* [DATA ROWS]:
## Begin
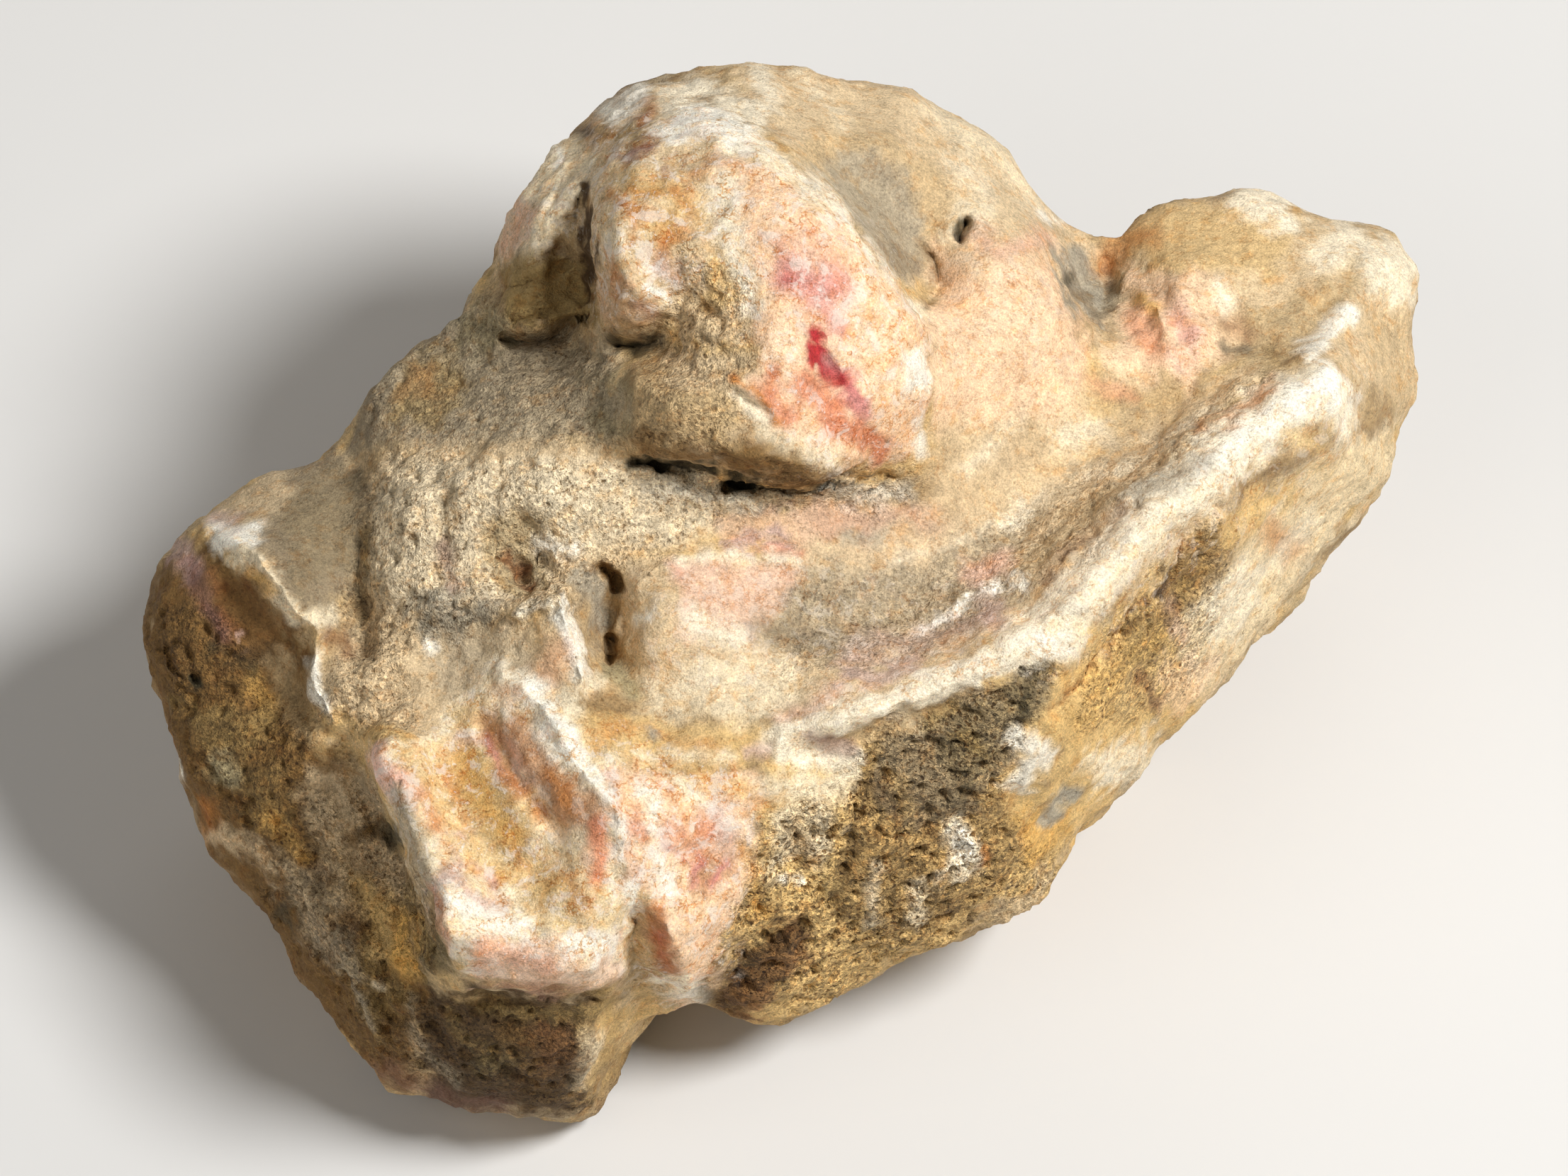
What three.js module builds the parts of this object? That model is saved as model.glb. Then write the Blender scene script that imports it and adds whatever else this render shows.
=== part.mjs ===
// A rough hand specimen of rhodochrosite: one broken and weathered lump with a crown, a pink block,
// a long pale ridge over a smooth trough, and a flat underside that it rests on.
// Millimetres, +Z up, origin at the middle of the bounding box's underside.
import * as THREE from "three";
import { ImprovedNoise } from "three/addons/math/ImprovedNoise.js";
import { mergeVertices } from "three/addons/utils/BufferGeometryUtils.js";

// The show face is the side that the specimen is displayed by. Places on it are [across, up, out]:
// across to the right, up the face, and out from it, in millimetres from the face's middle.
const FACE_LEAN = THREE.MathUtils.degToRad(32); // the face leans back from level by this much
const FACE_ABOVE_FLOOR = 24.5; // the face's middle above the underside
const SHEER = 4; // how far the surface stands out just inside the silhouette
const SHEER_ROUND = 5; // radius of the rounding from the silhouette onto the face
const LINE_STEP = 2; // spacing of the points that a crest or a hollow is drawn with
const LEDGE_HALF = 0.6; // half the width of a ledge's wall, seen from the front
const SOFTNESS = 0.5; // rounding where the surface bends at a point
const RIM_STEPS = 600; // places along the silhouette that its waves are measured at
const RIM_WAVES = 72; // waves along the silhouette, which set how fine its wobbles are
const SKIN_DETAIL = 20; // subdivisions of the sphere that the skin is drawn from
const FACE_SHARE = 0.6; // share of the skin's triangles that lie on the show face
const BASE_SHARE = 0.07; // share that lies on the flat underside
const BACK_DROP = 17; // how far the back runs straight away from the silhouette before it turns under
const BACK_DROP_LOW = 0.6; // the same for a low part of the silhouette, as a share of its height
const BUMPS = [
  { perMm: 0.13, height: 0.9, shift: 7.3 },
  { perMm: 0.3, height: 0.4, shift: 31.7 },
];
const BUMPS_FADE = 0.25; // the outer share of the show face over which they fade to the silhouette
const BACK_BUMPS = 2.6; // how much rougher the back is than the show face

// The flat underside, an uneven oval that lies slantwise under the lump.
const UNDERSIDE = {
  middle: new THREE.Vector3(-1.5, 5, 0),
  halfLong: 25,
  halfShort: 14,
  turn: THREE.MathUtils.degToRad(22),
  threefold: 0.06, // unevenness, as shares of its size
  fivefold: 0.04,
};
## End
## Begin
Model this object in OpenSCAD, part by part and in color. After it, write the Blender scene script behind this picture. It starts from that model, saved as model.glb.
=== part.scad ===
## End
## Begin
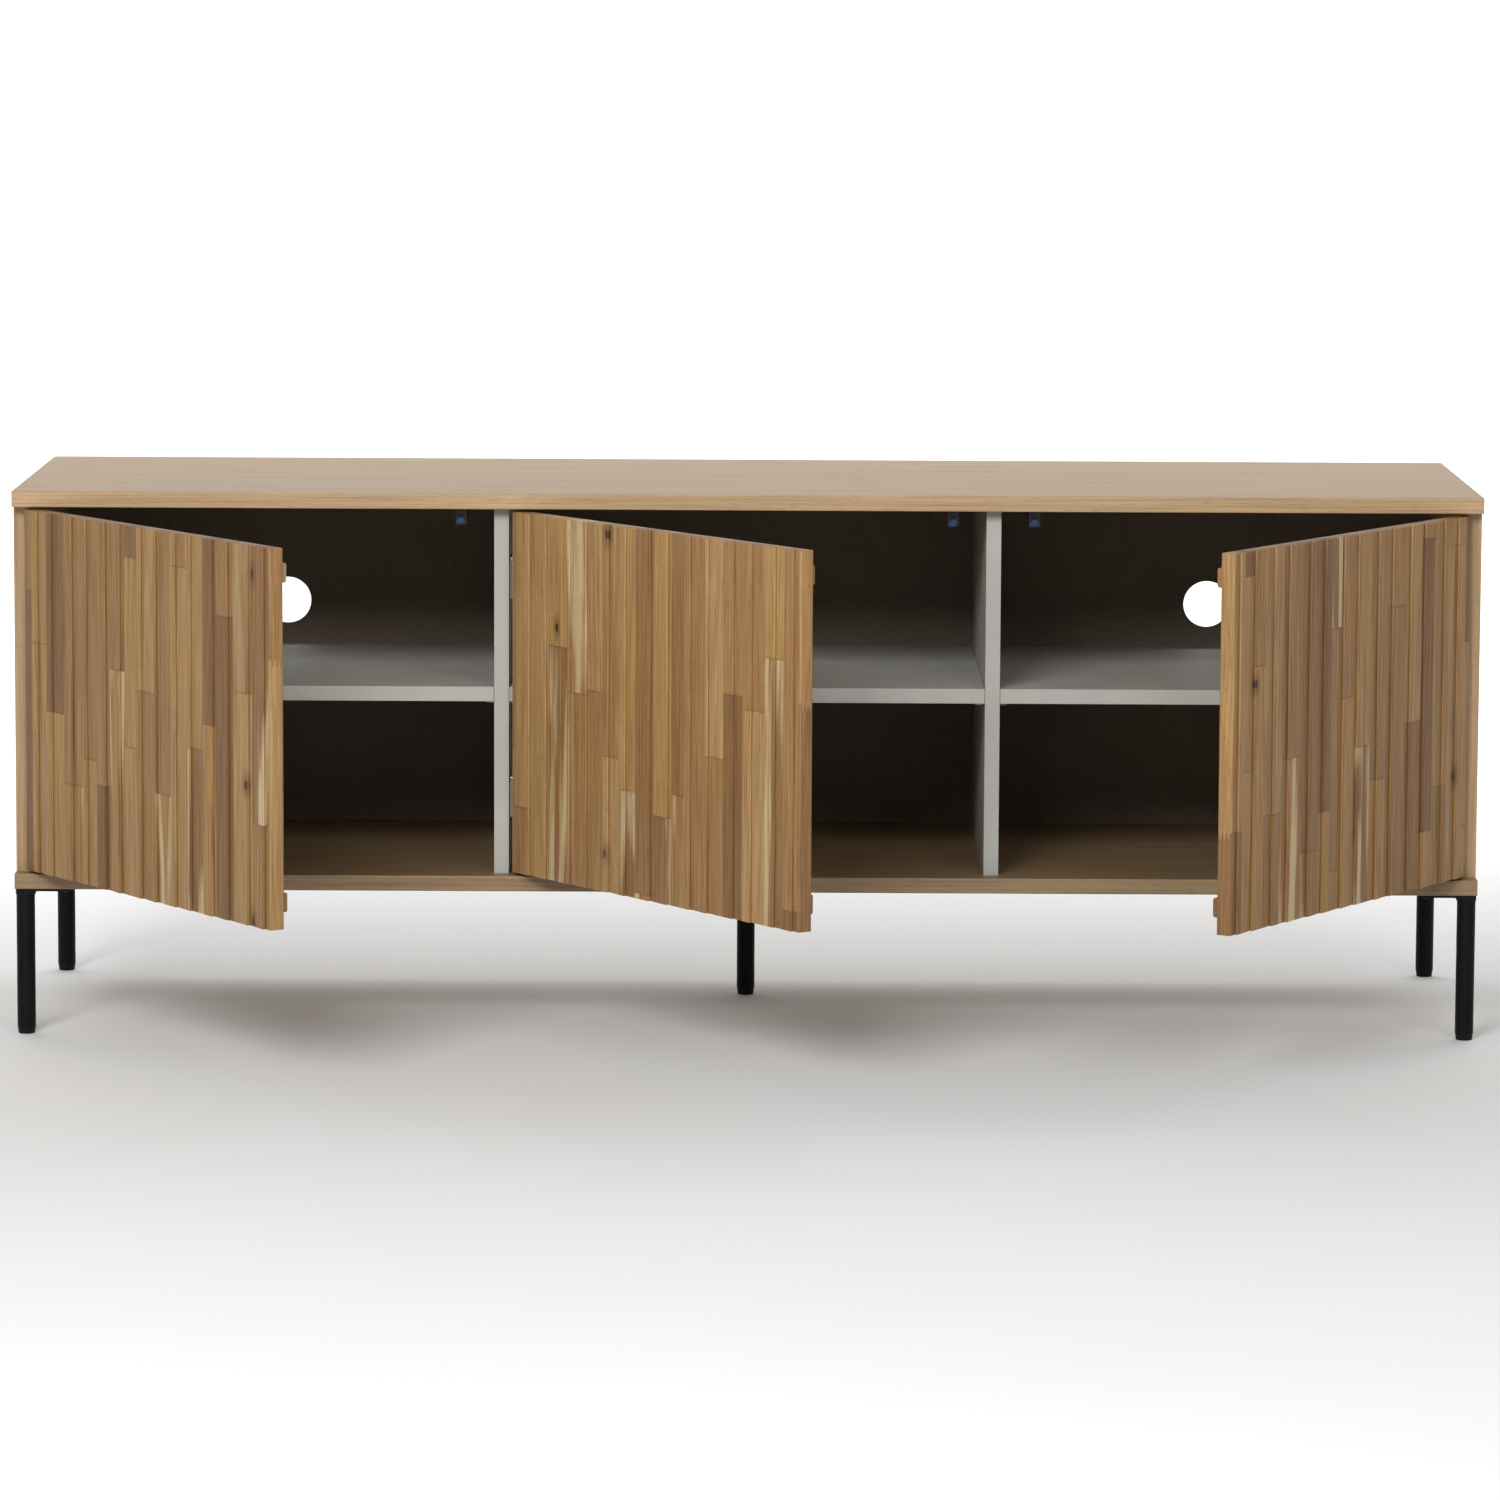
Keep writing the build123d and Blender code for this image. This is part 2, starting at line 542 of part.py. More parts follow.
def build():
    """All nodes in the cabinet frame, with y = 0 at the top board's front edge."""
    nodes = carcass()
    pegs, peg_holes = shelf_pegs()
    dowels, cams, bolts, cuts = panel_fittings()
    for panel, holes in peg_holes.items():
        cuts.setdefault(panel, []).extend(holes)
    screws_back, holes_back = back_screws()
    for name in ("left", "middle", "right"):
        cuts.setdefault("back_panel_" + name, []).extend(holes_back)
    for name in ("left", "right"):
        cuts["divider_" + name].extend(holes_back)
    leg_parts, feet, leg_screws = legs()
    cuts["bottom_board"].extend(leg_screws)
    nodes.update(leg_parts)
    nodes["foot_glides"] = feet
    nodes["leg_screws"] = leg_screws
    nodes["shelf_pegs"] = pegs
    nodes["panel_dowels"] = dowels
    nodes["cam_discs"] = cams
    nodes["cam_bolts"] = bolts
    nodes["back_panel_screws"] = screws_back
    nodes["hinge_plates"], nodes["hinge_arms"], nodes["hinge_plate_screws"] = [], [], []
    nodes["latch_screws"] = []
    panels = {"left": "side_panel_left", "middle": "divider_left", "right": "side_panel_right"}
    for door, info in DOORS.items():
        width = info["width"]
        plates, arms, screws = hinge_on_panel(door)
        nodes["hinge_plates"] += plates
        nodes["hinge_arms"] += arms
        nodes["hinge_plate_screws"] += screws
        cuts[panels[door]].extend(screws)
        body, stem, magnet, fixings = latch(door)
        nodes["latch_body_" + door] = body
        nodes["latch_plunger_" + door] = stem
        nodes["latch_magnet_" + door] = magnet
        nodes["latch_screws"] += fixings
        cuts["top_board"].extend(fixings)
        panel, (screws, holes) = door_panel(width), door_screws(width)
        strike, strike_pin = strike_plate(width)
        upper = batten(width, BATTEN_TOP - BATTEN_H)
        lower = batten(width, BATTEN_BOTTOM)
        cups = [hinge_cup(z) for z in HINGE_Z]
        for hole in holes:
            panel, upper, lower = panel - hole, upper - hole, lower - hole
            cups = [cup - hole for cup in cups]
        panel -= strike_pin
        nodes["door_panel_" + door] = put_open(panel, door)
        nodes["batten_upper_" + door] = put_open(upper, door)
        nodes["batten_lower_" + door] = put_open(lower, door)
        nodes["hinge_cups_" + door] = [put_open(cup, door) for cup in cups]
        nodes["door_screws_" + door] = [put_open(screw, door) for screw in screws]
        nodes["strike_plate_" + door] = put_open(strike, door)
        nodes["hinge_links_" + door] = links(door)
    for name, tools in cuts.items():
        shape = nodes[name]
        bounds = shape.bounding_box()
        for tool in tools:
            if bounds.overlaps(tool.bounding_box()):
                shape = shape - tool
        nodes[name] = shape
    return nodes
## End
* [SET TASK]: Write out each line of the data that holds the string "model".

* [EXERCISE ANSWER]:
What three.js module builds the parts of this object? That model is saved as model.glb. Then write the Blender scene script that imports it and adds whatever else this render shows.
Model this object in OpenSCAD, part by part and in color. After it, write the Blender scene script behind this picture. It starts from that model, saved as model.glb.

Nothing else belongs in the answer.